The Mills' were both arrested shortly after the shooting, and Flack died within the hour. His final words, spoken to a number of friends and others who had come to witness the aftermath, were that he wanted them to ensure Mills was hanged. Newspapers quickly reported garbled accounts of the shooting, claiming that Avery Mills had shot Flack in cold blood and that Flack had wounded Mills with his dying breaths.

=== Lynching of Avery Mills and trial of Raney Mills ===
The Mills' were brought to court in Forest City, where they were charged with murder by Judge Cicero Greene. The judge ordered that they be brought six miles northwest to the county jail in Rutherfordton. Marshall Sam Henrick and Constable William C. Hardin began to drive the Mills' to Rutherfordton by wagon but were intercepted halfway there by a mob of about 250 men. They took Avery Mills out of the wagon and dragged him to a nearby road. He was shot over 20 times, while Raney attempted to escape in the confusion. She was caught, but was allowed to live because she was pregnant at the time.

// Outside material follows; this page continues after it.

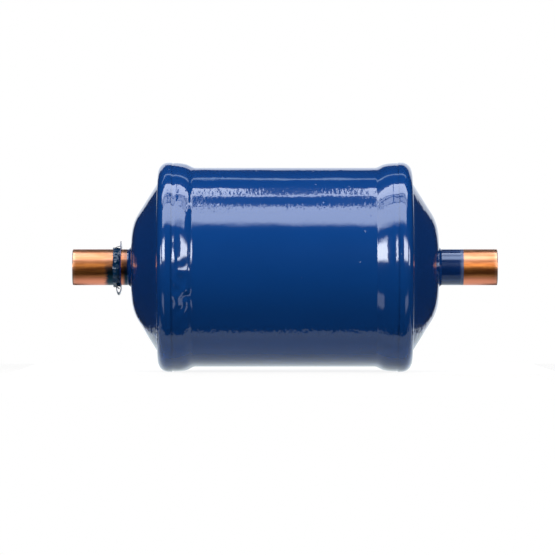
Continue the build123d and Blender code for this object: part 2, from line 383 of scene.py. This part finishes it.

Both Avery Mills and Mills Higgins Flack were buried on August 29. Flack was buried in Cool Springs Cemetery, Forest City, while Mills' burial place is unknown. None of the men who lynched Mills were arrested. Raney Mills was subsequently taken to jail in Rutherfordton and faced trial in November. Her case was moved to Cleveland County due to concerns that she would not receive a fair trial. She was convicted of second degree murder in a trial by jury. However, the judge presiding over the case, William S. O'Brien Robinson, felt that the jury's verdict was unfair. He petitioned Governor Charles B. Aycock to pardon her, which Aycock did as he agreed with O'Brien Robinson. Mills was pardoned on May 6, 1901, having served a year of her sentence and given birth to her baby during that time.